• Information shown:
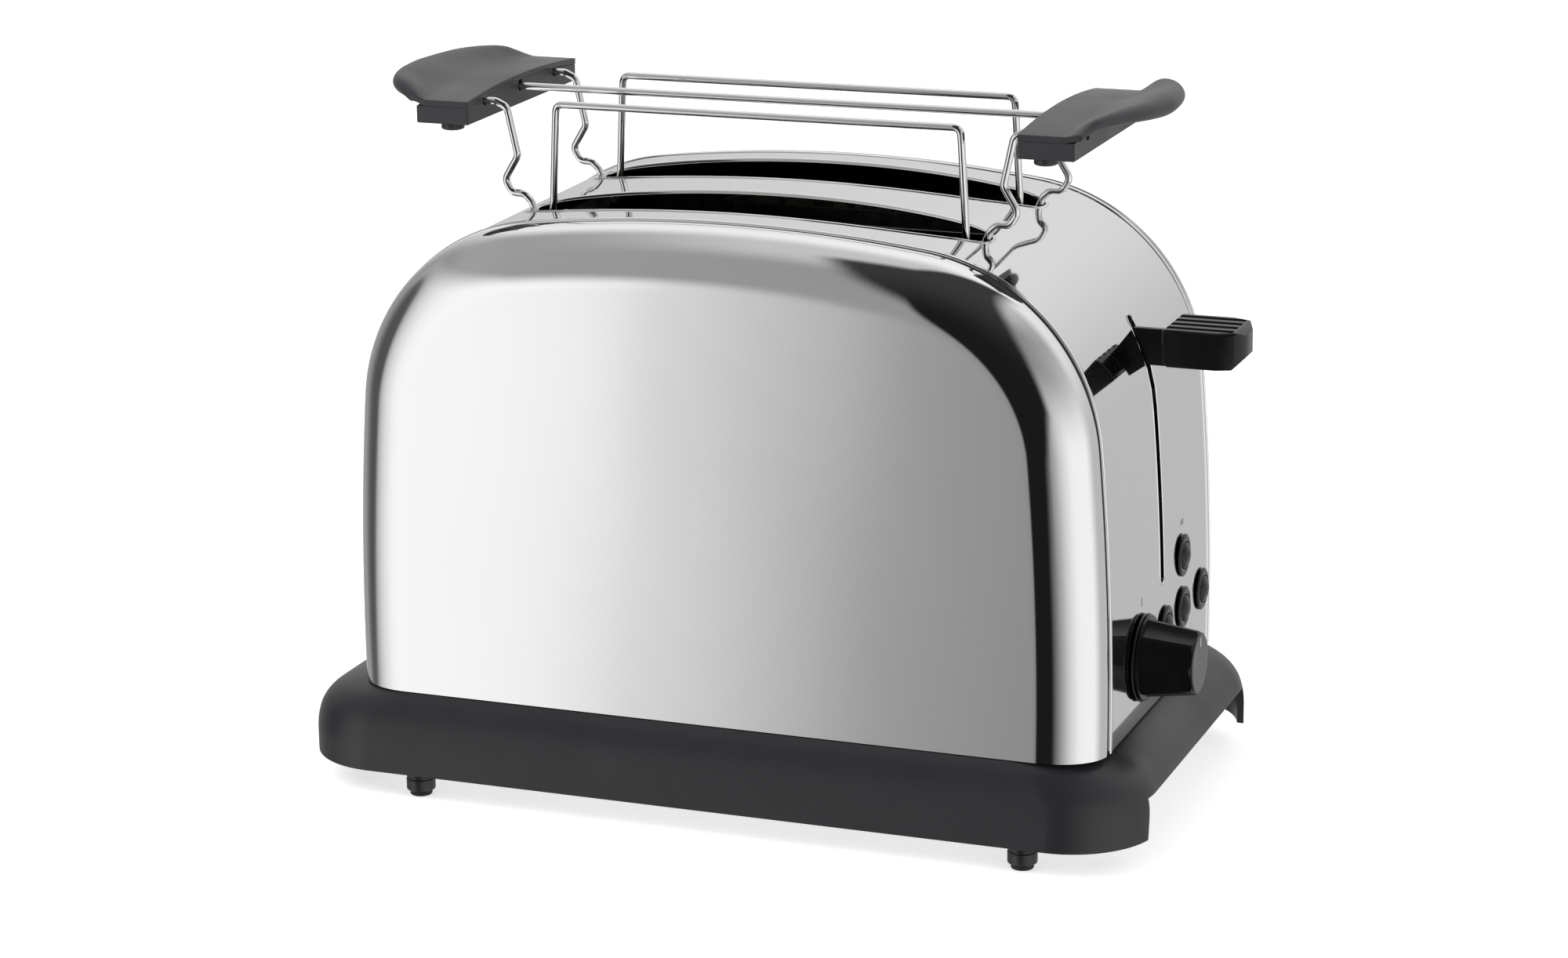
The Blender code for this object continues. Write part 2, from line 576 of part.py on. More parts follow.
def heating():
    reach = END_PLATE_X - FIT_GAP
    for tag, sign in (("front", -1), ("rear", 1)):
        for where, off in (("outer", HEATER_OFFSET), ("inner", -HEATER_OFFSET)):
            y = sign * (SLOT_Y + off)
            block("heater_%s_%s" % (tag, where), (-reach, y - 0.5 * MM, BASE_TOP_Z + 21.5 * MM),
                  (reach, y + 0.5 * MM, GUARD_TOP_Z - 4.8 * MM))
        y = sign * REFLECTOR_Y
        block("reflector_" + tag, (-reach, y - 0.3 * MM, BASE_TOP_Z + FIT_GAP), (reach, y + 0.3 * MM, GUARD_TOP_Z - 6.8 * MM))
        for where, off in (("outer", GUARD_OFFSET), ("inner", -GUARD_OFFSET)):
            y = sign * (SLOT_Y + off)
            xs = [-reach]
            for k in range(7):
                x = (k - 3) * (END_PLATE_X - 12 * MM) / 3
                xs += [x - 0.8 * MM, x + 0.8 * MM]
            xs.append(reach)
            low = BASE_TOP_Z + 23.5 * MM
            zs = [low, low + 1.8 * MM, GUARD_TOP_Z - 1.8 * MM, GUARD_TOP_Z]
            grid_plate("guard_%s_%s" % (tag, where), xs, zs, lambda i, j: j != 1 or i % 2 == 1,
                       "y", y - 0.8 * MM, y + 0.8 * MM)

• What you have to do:
Once more, set down the full listing, verbatim.

• The reply:
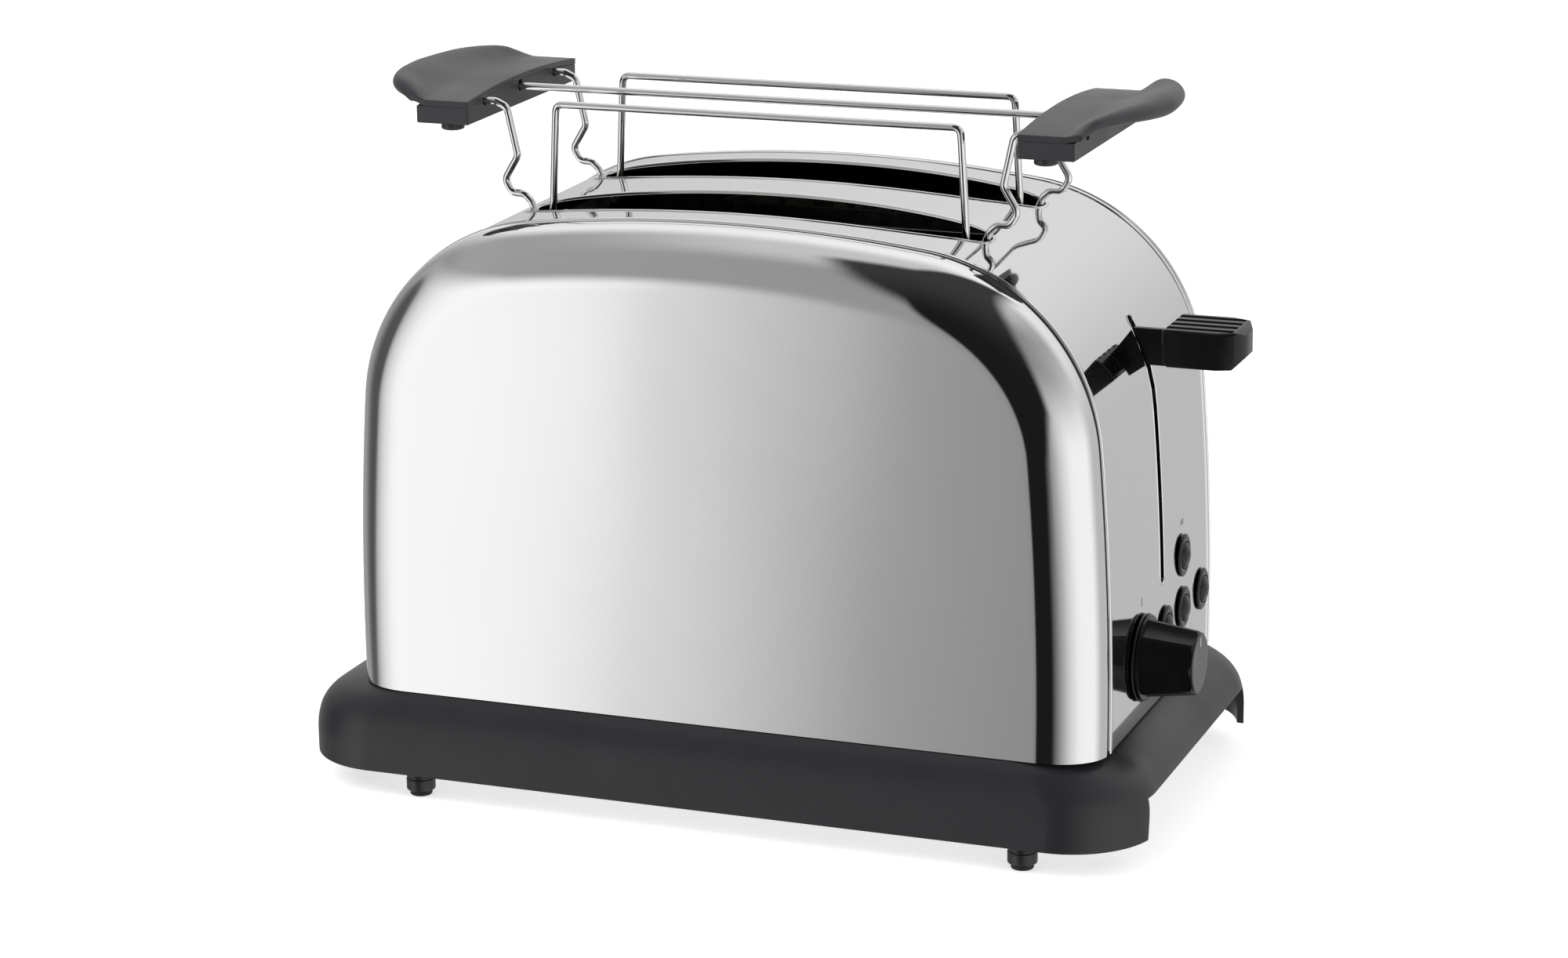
The Blender code for this object continues. Write part 2, from line 576 of part.py on. More parts follow.
def heating():
    reach = END_PLATE_X - FIT_GAP
    for tag, sign in (("front", -1), ("rear", 1)):
        for where, off in (("outer", HEATER_OFFSET), ("inner", -HEATER_OFFSET)):
            y = sign * (SLOT_Y + off)
            block("heater_%s_%s" % (tag, where), (-reach, y - 0.5 * MM, BASE_TOP_Z + 21.5 * MM),
                  (reach, y + 0.5 * MM, GUARD_TOP_Z - 4.8 * MM))
        y = sign * REFLECTOR_Y
        block("reflector_" + tag, (-reach, y - 0.3 * MM, BASE_TOP_Z + FIT_GAP), (reach, y + 0.3 * MM, GUARD_TOP_Z - 6.8 * MM))
        for where, off in (("outer", GUARD_OFFSET), ("inner", -GUARD_OFFSET)):
            y = sign * (SLOT_Y + off)
            xs = [-reach]
            for k in range(7):
                x = (k - 3) * (END_PLATE_X - 12 * MM) / 3
                xs += [x - 0.8 * MM, x + 0.8 * MM]
            xs.append(reach)
            low = BASE_TOP_Z + 23.5 * MM
            zs = [low, low + 1.8 * MM, GUARD_TOP_Z - 1.8 * MM, GUARD_TOP_Z]
            grid_plate("guard_%s_%s" % (tag, where), xs, zs, lambda i, j: j != 1 or i % 2 == 1,
                       "y", y - 0.8 * MM, y + 0.8 * MM)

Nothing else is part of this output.